■ What you need to do: Begin at the line containing "with BuildSketch(zip_plane(z, PIN_OUT" in the entries below and end at the line containing "if empty is"; transcribe that range exactly and nothing outside it.

■ Listed entries:
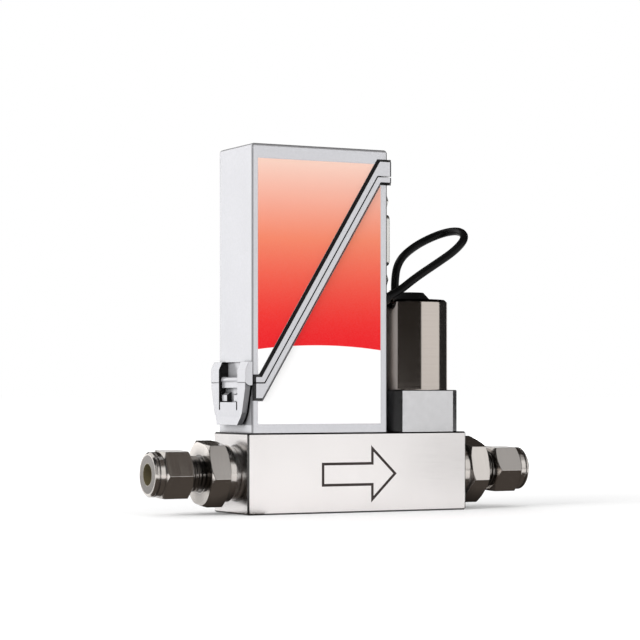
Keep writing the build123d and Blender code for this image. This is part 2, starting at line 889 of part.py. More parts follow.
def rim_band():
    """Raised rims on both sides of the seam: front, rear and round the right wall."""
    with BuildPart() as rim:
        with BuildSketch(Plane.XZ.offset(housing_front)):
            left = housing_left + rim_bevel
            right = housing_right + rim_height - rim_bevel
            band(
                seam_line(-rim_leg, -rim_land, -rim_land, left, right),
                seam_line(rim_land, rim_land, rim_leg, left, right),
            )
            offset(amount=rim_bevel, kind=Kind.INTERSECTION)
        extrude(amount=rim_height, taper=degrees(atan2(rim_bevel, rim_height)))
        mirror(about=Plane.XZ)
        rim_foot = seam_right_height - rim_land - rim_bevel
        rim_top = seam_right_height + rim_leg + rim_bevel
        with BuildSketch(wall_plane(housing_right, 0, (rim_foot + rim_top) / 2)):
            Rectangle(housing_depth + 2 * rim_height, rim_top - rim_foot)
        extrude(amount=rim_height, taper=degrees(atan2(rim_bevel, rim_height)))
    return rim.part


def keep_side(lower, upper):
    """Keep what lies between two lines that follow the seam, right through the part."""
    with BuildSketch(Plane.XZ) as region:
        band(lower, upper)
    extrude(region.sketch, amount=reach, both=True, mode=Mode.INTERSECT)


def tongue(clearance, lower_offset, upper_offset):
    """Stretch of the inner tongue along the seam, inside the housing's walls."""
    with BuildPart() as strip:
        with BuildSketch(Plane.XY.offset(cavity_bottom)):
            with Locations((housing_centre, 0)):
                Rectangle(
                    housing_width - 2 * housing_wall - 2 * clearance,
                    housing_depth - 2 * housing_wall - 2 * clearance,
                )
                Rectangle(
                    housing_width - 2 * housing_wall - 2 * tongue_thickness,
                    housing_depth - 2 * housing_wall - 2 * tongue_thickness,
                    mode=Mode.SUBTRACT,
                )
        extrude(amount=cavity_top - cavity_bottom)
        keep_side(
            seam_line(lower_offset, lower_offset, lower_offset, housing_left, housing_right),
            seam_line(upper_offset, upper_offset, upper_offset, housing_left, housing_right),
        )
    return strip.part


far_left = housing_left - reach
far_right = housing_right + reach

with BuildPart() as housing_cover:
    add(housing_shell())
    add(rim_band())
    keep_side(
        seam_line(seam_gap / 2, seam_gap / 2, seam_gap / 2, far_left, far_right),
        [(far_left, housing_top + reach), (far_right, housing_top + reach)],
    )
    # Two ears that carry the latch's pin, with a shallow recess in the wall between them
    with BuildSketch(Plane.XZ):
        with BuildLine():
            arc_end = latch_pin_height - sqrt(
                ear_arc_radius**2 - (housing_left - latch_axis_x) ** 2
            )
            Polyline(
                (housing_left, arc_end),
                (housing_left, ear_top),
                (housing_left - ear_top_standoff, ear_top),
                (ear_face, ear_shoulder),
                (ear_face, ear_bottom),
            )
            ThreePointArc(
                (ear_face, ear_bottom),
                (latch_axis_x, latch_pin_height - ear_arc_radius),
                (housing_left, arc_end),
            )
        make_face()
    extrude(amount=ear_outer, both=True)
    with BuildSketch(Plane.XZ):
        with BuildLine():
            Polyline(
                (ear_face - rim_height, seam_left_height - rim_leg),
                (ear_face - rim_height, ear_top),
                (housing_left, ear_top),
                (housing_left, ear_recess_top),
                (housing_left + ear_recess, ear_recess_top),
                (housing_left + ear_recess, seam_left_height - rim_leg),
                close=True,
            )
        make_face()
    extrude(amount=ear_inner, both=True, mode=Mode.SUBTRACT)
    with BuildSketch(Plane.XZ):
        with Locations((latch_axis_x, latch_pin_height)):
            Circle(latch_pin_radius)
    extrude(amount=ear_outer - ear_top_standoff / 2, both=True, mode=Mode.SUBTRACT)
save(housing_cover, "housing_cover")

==

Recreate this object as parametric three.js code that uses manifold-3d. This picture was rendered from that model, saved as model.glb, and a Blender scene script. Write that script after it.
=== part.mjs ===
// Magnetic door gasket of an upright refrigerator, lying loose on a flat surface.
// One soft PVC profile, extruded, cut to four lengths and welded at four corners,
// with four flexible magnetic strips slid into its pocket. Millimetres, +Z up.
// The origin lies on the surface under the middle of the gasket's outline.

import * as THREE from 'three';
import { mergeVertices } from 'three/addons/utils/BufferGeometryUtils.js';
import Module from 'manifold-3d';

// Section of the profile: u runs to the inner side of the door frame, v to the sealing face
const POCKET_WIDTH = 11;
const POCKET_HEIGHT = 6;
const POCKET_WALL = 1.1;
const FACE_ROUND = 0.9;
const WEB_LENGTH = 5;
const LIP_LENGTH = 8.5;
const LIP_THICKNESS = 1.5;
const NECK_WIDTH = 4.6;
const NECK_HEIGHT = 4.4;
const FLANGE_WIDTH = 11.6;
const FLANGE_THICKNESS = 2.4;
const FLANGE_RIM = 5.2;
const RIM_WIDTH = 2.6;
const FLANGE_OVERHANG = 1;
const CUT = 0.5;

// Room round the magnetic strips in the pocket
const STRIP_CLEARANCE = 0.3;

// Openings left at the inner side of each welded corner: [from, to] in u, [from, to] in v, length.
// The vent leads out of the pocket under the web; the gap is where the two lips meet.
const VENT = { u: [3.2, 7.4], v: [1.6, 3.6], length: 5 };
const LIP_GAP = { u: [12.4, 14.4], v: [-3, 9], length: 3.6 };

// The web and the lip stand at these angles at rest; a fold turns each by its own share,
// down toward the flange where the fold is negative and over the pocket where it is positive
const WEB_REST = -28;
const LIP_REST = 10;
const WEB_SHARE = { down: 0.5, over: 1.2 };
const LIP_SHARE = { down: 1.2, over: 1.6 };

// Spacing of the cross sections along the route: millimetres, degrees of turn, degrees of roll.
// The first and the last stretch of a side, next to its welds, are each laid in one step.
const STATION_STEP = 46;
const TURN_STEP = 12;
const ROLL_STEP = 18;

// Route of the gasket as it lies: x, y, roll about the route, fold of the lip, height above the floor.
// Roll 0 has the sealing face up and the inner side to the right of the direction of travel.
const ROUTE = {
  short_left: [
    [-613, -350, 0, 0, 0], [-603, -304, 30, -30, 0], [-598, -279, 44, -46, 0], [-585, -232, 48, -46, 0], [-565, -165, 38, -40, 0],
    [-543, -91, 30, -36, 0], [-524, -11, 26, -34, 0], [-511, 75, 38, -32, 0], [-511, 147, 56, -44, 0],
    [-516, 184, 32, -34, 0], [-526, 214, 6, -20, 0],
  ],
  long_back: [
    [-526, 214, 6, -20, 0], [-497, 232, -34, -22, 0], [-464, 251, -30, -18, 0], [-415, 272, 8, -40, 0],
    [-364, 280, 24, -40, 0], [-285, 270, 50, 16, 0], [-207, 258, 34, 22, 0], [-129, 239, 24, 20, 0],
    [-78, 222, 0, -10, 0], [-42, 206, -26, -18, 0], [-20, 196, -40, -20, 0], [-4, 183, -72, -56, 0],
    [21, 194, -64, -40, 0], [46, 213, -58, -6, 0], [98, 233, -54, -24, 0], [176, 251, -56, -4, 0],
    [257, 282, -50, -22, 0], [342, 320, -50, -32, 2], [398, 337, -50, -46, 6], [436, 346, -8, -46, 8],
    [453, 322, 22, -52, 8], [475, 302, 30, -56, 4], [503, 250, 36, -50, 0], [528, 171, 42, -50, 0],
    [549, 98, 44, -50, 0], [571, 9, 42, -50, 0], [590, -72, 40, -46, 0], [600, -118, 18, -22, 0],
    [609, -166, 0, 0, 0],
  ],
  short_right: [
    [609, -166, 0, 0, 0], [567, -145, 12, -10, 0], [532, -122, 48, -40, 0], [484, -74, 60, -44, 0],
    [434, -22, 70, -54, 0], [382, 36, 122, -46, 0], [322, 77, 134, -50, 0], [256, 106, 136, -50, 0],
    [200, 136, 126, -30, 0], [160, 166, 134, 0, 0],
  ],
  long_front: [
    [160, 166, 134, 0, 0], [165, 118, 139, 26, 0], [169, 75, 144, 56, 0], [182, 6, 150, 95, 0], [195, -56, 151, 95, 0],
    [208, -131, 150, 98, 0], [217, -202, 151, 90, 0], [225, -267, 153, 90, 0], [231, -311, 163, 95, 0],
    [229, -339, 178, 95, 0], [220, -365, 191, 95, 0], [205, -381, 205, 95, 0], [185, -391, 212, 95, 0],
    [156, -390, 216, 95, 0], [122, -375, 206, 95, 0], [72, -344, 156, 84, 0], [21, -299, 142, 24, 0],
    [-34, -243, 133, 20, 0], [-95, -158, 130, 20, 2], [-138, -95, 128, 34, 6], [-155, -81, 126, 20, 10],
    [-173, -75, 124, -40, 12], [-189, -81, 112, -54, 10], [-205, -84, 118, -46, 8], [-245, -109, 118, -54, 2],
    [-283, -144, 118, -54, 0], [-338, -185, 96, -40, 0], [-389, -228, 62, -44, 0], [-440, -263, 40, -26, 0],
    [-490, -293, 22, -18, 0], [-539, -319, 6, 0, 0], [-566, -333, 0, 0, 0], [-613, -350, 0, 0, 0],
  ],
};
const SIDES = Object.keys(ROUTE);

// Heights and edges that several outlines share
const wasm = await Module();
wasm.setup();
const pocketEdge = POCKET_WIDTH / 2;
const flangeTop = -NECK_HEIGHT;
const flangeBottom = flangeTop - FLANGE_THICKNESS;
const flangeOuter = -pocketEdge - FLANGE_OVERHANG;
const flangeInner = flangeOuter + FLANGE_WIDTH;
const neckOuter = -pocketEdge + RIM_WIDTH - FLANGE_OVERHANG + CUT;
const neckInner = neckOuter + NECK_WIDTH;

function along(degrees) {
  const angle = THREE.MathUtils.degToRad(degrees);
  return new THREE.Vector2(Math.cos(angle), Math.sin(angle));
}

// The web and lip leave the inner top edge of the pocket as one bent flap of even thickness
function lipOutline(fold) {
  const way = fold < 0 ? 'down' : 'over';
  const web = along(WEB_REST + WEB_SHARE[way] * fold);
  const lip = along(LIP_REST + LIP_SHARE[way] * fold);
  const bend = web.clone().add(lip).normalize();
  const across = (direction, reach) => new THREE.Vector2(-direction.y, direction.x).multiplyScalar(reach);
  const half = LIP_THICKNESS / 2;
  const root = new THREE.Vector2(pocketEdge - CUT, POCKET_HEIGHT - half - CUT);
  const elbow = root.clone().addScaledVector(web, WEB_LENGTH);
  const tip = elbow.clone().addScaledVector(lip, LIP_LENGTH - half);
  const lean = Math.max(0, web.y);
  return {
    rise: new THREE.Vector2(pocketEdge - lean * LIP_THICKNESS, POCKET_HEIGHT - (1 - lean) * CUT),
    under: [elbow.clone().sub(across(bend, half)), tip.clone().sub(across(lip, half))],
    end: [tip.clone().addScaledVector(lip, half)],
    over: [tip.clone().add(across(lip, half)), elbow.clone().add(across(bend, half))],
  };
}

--

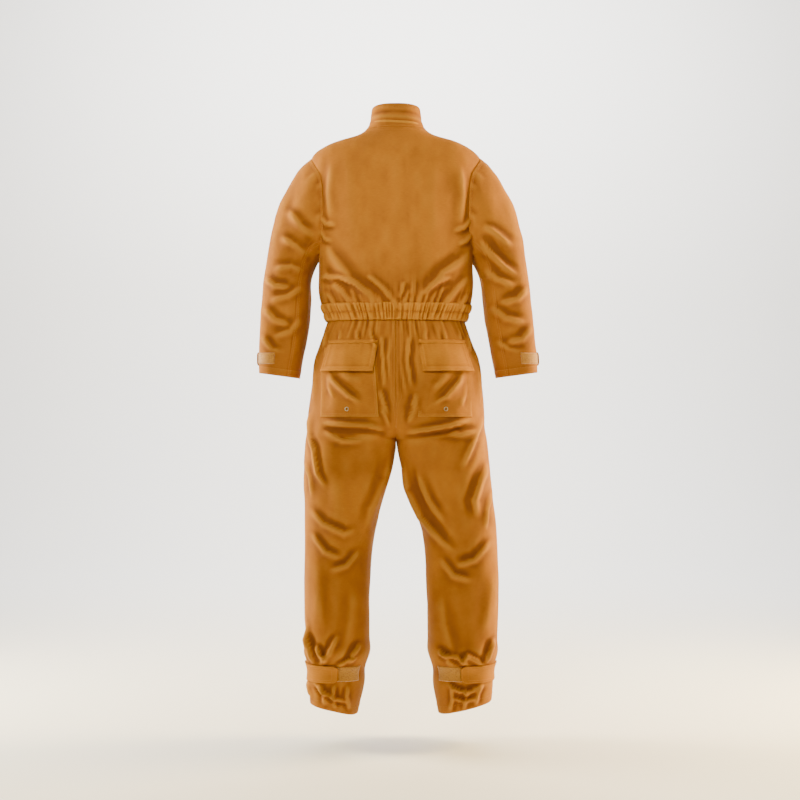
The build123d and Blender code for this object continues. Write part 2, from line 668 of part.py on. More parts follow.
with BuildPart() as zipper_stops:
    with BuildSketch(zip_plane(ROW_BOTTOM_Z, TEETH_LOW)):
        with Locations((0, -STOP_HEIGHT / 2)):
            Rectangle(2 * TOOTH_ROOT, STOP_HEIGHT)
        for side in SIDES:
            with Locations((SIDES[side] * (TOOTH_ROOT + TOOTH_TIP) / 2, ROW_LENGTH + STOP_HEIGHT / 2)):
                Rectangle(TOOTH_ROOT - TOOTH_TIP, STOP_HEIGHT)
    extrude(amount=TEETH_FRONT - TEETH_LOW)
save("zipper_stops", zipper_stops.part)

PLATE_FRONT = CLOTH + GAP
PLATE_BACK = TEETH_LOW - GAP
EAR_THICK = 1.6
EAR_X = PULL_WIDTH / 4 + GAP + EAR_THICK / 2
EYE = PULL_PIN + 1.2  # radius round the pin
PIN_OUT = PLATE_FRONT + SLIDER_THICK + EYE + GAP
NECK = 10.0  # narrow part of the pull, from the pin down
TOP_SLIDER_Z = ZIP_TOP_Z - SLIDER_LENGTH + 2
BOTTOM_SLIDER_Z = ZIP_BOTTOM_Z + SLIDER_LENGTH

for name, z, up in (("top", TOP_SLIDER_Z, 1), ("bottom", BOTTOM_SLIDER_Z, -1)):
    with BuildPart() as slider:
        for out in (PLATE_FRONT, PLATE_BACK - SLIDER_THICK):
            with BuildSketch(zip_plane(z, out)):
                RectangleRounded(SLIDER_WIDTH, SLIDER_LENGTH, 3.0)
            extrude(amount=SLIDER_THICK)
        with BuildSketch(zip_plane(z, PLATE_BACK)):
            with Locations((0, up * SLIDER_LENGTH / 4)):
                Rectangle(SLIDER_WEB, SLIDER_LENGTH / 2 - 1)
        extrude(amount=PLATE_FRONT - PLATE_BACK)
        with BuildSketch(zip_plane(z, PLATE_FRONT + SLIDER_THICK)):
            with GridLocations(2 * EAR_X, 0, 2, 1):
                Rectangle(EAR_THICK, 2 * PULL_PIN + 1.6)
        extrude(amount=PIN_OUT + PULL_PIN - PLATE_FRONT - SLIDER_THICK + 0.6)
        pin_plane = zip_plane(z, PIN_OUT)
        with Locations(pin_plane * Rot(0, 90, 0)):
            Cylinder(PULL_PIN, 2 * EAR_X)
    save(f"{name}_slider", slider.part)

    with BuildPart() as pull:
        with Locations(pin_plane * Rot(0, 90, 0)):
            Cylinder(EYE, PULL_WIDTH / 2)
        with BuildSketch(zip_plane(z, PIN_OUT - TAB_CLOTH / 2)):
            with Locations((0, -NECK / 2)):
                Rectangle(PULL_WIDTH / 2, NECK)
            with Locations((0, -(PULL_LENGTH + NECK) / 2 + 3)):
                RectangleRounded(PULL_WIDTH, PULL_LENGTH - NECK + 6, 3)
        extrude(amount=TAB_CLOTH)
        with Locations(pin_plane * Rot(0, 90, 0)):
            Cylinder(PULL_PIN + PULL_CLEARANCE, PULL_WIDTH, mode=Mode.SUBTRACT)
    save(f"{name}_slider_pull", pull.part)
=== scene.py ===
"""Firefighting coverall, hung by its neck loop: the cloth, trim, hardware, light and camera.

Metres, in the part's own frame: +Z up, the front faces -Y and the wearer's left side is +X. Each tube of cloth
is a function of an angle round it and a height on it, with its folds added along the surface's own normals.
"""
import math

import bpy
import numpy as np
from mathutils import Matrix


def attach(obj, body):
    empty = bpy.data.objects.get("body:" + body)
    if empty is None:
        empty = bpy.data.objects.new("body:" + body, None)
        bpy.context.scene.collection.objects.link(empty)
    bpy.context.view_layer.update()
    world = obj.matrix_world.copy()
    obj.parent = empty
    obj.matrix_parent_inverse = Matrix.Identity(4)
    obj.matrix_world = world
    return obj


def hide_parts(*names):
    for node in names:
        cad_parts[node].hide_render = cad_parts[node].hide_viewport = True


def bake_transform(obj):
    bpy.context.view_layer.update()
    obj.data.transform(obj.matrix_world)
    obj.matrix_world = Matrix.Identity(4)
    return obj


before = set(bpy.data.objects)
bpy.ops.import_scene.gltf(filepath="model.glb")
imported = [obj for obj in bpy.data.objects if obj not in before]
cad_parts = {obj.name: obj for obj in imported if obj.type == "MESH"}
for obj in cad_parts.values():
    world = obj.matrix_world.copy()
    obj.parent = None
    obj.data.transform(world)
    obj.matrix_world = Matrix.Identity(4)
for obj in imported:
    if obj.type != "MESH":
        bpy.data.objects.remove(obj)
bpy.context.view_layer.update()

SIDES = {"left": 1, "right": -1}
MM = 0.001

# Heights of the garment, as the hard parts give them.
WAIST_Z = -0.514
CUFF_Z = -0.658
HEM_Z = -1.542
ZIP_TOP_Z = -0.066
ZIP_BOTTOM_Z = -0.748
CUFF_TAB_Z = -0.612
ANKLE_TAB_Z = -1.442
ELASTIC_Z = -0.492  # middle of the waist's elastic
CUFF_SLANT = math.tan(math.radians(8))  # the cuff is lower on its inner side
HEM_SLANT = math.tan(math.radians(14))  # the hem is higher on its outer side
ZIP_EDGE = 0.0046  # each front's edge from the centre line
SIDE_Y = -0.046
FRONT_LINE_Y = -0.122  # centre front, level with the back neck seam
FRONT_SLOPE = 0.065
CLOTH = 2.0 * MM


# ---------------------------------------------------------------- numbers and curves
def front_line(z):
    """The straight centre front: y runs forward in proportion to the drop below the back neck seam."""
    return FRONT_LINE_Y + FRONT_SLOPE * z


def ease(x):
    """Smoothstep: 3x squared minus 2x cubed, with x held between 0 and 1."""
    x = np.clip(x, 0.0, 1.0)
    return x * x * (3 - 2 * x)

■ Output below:
        with BuildSketch(zip_plane(z, PIN_OUT - TAB_CLOTH / 2)):
            with Locations((0, -NECK / 2)):
                Rectangle(PULL_WIDTH / 2, NECK)
            with Locations((0, -(PULL_LENGTH + NECK) / 2 + 3)):
                RectangleRounded(PULL_WIDTH, PULL_LENGTH - NECK + 6, 3)
        extrude(amount=TAB_CLOTH)
        with Locations(pin_plane * Rot(0, 90, 0)):
            Cylinder(PULL_PIN + PULL_CLEARANCE, PULL_WIDTH, mode=Mode.SUBTRACT)
    save(f"{name}_slider_pull", pull.part)
=== scene.py ===
"""Firefighting coverall, hung by its neck loop: the cloth, trim, hardware, light and camera.

Metres, in the part's own frame: +Z up, the front faces -Y and the wearer's left side is +X. Each tube of cloth
is a function of an angle round it and a height on it, with its folds added along the surface's own normals.
"""
import math

import bpy
import numpy as np
from mathutils import Matrix


def attach(obj, body):
    empty = bpy.data.objects.get("body:" + body)
    if empty is None:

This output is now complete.